On the twenty-second of July, the following order was issued:

“WAR DEPARTMENT, _Washington_, July 22d, 1862.

“_First._ Ordered that military commanders within the States of Virginia, North Carolina, Georgia, Florida, Alabama, Mississippi, Louisiana, Texas, and Arkansas, in an ordinary manner seize and use any property, real or personal, which may be necessary or convenient for their several commands, for supplies, or for other military purposes; and that while property may be destroyed for proper military objects, none shall be destroyed in wantonness or malice.

“_Second._ That military and naval commanders shall employ as laborers, within and from said States, so many persons of African descent as can be advantageously used for military or naval purposes, giving them reasonable wages for their labor.

“_Third._ That, as to both property, and persons of African descent, accounts shall be kept sufficiently accurate and in detail to show quantities and amounts, and from whom both property and such persons shall have come, as a basis upon which compensation can be made in proper cases; and the several departments of this government shall attend to and perform their appropriate parts toward the execution of these orders.

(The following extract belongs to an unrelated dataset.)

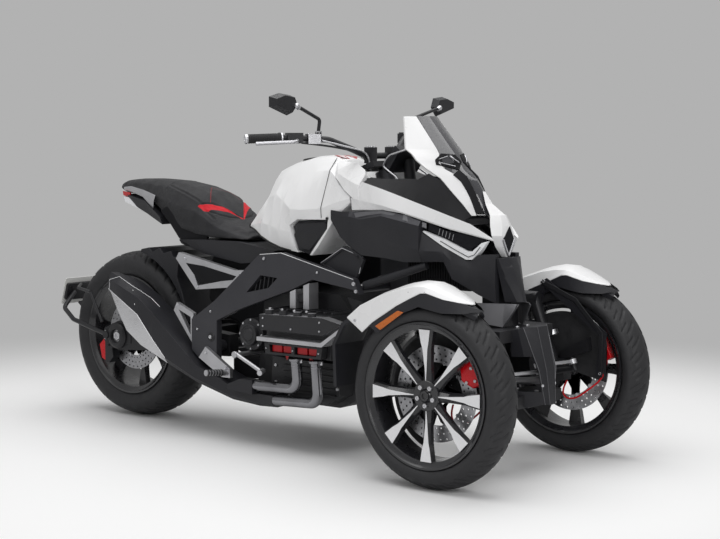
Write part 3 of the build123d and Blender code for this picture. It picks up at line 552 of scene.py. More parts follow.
def bolts(bm, side, out, spots, radius, height, sides=6):
    """Adds bolt heads that face outwards, at (x, z) spots that far from the centre plane."""
    for x, z in spots:
        rounded_nut(bm, (x, side * out, z), (0, side, 0), radius, height, sides)


red_paint = Finish("caliper_red", (0.60, 0.004, 0.010), 0.34, Specular_IOR_Level=0.3, Coat_Weight=0.2)
red_grain = red_paint.noise(400, 3)
red_paint.vary(red_paint.noise(20, 3), (0.52, 0.003, 0.007), (0.72, 0.007, 0.014), red_grain, 0.22, 0.36)
red_paint.bump(red_grain, 0.00015)

satin_black = Finish("satin_black", (0.014, 0.014, 0.016), 0.42, Metallic=0.2)
cast_grain = satin_black.noise(650, 3, 0.6)
satin_black.vary(satin_black.noise(12, 4), (0.010, 0.010, 0.012), (0.024, 0.024, 0.027), cast_grain,
                 0.34, 0.52)
satin_black.bump(cast_grain, 0.0004)

for side, hand in SIDES:
    body = f"front_{hand}_knuckle"
    softened(f"front_caliper_{hand}", red_paint, 0.004, segments=3)
    bm = bmesh.new()
    bolts(bm, side, 0.4135, ((1.062, 0.352), (1.094, 0.360), (1.052, 0.412), (1.078, 0.398)), 0.0055,
          0.005, 12)
    bar(bm, (1.070, side * 0.395, 0.424), (1.074, side * 0.395, 0.440), 0.004)
    settle(bm, f"caliper_bolts_{hand}", body, bright_zinc, bevel=0.0006)


def rear_caliper_paint(middle, normal):
    """Only the half behind the bridge is red."""
    return 0 if middle.x < REAR_BRIDGE else 1


softened("rear_caliper", [red_paint, satin_black], 0.004, segments=3, paint=rear_caliper_paint,
         cuts=[((REAR_BRIDGE, 0, 0), (1, 0, 0))])

# ---------------------------------------------------------------- Knuckles and suspension arms
# Forged and cast parts under satin black paint, with bright bolts at their pivots. Each knuckle
# carries two short telescopic legs and turns on the kingpin in the arms.
cast_silver = Finish("cast_silver", (0.50, 0.50, 0.52), 0.38, Metallic=0.9)
sand = cast_silver.noise(520, 3, 0.6)
cast_silver.vary(cast_silver.noise(15, 4), (0.44, 0.44, 0.46), (0.66, 0.66, 0.68), sand, 0.3, 0.5)
cast_silver.bump(sand, 0.0003)

softened("suspension_arms", satin_black, 0.003, segments=3)
softened("front_frame", satin_black, 0.003)
softened("steering_crank", cast_silver, 0.001)
for side, hand in SIDES:
    body = f"front_{hand}_knuckle"
    softened(f"knuckle_{hand}", satin_black, 0.0015)
    softened(f"tie_rod_{hand}", cast_silver, 0.001)
    bm = bmesh.new()
    bolts(bm, side, 0.1605, ((0.822, 0.446), (0.962, 0.466), (0.902, 0.268), (1.006, 0.244)), 0.011, 0.008)
    for x, z in ((0.990, 0.461), (0.905, 0.461), (1.030, 0.245), (0.950, 0.245)):
        rounded_nut(bm, (x, side * 0.030, z + 0.0205), (0, 0, 1), 0.008, 0.006)
    settle(bm, f"arm_bolts_{hand}", "chassis", bright_zinc, bevel=0.0008)
    bm = bmesh.new()
    bolts(bm, side, 0.4285, ((0.931, 0.302),), 0.012, 0.004)
    bolts(bm, side, 0.3375, ((0.880, 0.320), (0.945, 0.322)), 0.008, 0.006)
    # Bright collars where the legs slide
    for x in (0.856, 0.912):
        bar(bm, (x + 0.006, side * 0.300, 0.420), (x, side * 0.300, 0.436), 0.0225)
    settle(bm, f"knuckle_trim_{hand}", body, bright_zinc, bevel=0.0008)

# ---------------------------------------------------------------- Front mudguards
# A black moulded guard over each front tyre, with a painted cap and skirts below it, an amber
# reflector on its outer side, and a splash shield and a screwed stay inside the wheel.
pearl = Finish("pearl_white", (0.83, 0.83, 0.835), 0.34, Specular_IOR_Level=0.4, Coat_Weight=0.15,
               Coat_Roughness=0.06)
flake = pearl.noise(1500, 2)
cloud = pearl.noise(6, 3)
pearl.vary(flake * 0.6 + cloud * 0.4, (0.79, 0.79, 0.80), (0.86, 0.86, 0.86), cloud, 0.24, 0.34)
pearl.bump(pearl.noise(220, 1), 0.00006)

charcoal = Finish("charcoal_plastic", (0.014, 0.014, 0.017), 0.5, Specular_IOR_Level=0.38)
leather = charcoal.noise(1300, 2, 0.6)
wear = charcoal.noise(9, 4)
charcoal.vary(wear, (0.011, 0.011, 0.014), (0.019, 0.019, 0.023), leather * 0.5 + wear * 0.5, 0.36, 0.54)
charcoal.bump(leather, 0.0003)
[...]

“By order of the President.

“EDWIN M. STANTON, Secretary of War.”

And on the twenty-fifth of July, by proclamation, the President warned all persons to cease participating in aiding, countenancing, or abetting the rebellion, and to return to their allegiance, under penalty of the forfeitures and seizures provided by an act “to suppress insurrections, to punish treason and rebellion, to seize and confiscate the property of rebels, and for other purposes,” approved July 17th, 1862.